As well, cities could make allowances for the thickness of the new walls by measuring allowable square footage from inside the unit rather than outside.
One experienced engineer who deals with seismic issues regularly also offers a note of optimism.
Andy Mill, an engineer and Chief Operating Officer at David Nairne + Associates Ltd. in North Vancouver, said the costs are likely not going to be as high as what the report projects or what builders fear.
He said the consultants produced very conservative – as in more expensive – estimates.
The increased cost for single-family homes and townhouses will be minor, he said.
For the most affected category, the six-storey wood-frame buildings in the poor Class C, D, and E soils, things may not be as bad as the report makes it look, he said.
“That 20% is conservative and what I would consider worst case.”

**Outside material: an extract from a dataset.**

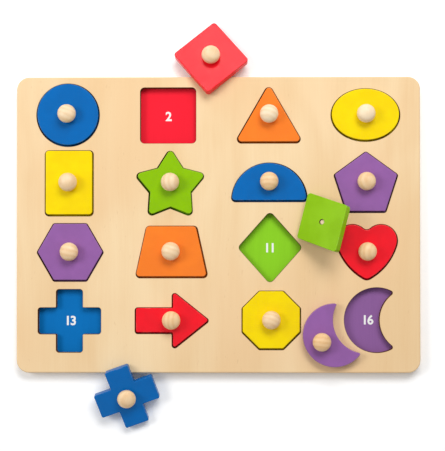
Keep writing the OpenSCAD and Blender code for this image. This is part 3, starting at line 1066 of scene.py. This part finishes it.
def addKnob(shape, number, tree):
    slab = slabs[shape]
    face = slab["place"] @ Matrix.Translation((0, 0, slab["thickness"]))
    points = measureRound(shape + "_knob", face)
    near = rounding["flatRing"] / 8
    turns = zip(knob["grainStart"], knob["grainTurn"], knob["grainMost"])
    values = {
        "Ball Diameter": max(points)[0] * 2,
        "Height": max(z for r, z in points),
        "Belly Height": max(points)[1],
        "Foot Diameter": 2 * max(r for r, z in points if z < rounding["flatRing"]),
        "Hole Diameter": slab["holeRadius"] * 2,
        "Hole Depth": max(z for r, z in points if abs(r - slab["holeRadius"]) < near),
        "Grain Turn": [start + by * number % most for start, by, most in turns],
        "Tan": knobTan[shape],
        "Material": turnedBeech,
    }
    piece = growPiece(shape + "Knob", tree, values, face, knob["sharp"])
    standFor(piece, shape + "_knob", shape + "_piece")


def addDowel(shape, tree):
    slab = slabs[shape]
    points = measureRound(shape + "_dowel", slab["place"])
    low, high = min(z for r, z in points), max(z for r, z in points)
    values = {"Diameter": 2 * max(points)[0], "Length": high - low, "Material": cutBeech}
    place = slab["place"] @ Matrix.Translation((0, 0, low))
    piece = growPiece(shape + "Dowel", tree, values, place, dowel["sharp"])
    standFor(piece, shape + "_dowel", shape + "_piece")


knobTree = makeKnobTree()
dowelTree = makeDowelTree()
for number, shape in enumerate(shapes):
    addKnob(shape, number, knobTree)
    addDowel(shape, dowelTree)
print("knobs and dowels grown")


# The printed floors, with a plain number in each recess

marks = {
    "height": 6.6 * mm,
    "capShare": 0.7,                # a numeral's height as a share of the text's size
    "bolder": 0.26 * mm,            # how far the strokes are widened on each side
    "spacing": 0.88,
    "curveSteps": 4,                # more steps would make the widened outlines cross themselves
    "thickness": 0.02 * mm,
    "drop": 0.4 * mm,               # how far the numbers stand below the middles of the recesses
    "columns": 4,
}
for node in nodes:
    if node.startswith("print_"):
        for slot in nodes[node].material_slots:
            slot.material = prints[node.removeprefix("print_")]


def recessCentres():
    # from the upper left, along each row
    centres = []
    for outline in plateSlab["outlines"][1:]:
        xs, ys = [p.x for p in outline], [p.y for p in outline]
        centres.append(Vector(((min(xs) + max(xs)) / 2, (min(ys) + max(ys)) / 2)))
    centres.sort(key=lambda c: -c.y)
    rows = [centres[i:i + marks["columns"]] for i in range(0, len(centres), marks["columns"])]
    return [centre for row in rows for centre in sorted(row, key=lambda c: c.x)]


def numberMesh(number, centre):
    text = bpy.data.curves.new("number", "FONT")
    text.body = str(number)
    text.align_x, text.align_y = "CENTER", "CENTER"
    text.size = marks["height"] / marks["capShare"]
    text.extrude = marks["thickness"]
    text.offset = marks["bolder"]
    text.space_character = marks["spacing"]
    text.resolution_u = marks["curveSteps"]
    holder = bpy.data.objects.new("number", text)
    bpy.context.scene.collection.objects.link(holder)
    bpy.context.view_layer.update()
    graph = bpy.context.evaluated_depsgraph_get()
    mesh = bpy.data.meshes.new_from_object(holder.evaluated_get(graph))
    mesh.transform(Matrix.Translation((centre.x, centre.y - marks["drop"], floorTop)))
    bpy.data.objects.remove(holder)
    return mesh


def addNumbers():
    bm = bmesh.new()
    for number, centre in enumerate(recessCentres(), 1):
        bm.from_mesh(numberMesh(number, centre))
    bmesh.ops.remove_doubles(bm, verts=bm.verts, dist=reading["mergeWithin"])
    bmesh.ops.dissolve_degenerate(bm, edges=bm.edges, dist=reading["mergeWithin"])
    bmesh.ops.recalc_face_normals(bm, faces=bm.faces)
    mesh = bpy.data.meshes.new("recessNumbers")
    bm.to_mesh(mesh)
    bm.free()
    mesh.materials.append(whiteInk)
    numbers = bpy.data.objects.new("recessNumbers", mesh)
    bpy.context.scene.collection.objects.link(numbers)
    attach(numbers, "board")


addNumbers()
print("numbers printed")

For example, the consultants looked at the cost of adding the thicker shear walls on one floor and just multiplied that by six. But, said Mill, walls don’t have to be as thick on the top floors as at the bottom.
“As you move up the building, the demand for shear goes down.”
And he’s convinced that, just as new research has driven the demand for better construction, new research can also help provide some solutions.
“In this small area in Victoria, you can science your way out of this. If you do more modelling on the seismic shaking, for example, you can reduce the amplification.”
Like Dr. Ventura, with whom Mill has worked for 20 years, Mill said that the goal is to help people and homes survive the smaller earthquakes handily.
While everyone talks all the time about the “big one,” said Mill, “it’s far more likely you’re going to get an earthquake half that size, where people can go back into their homes after. So, let’s make sure we don’t have to tear the whole neighbourhood down.”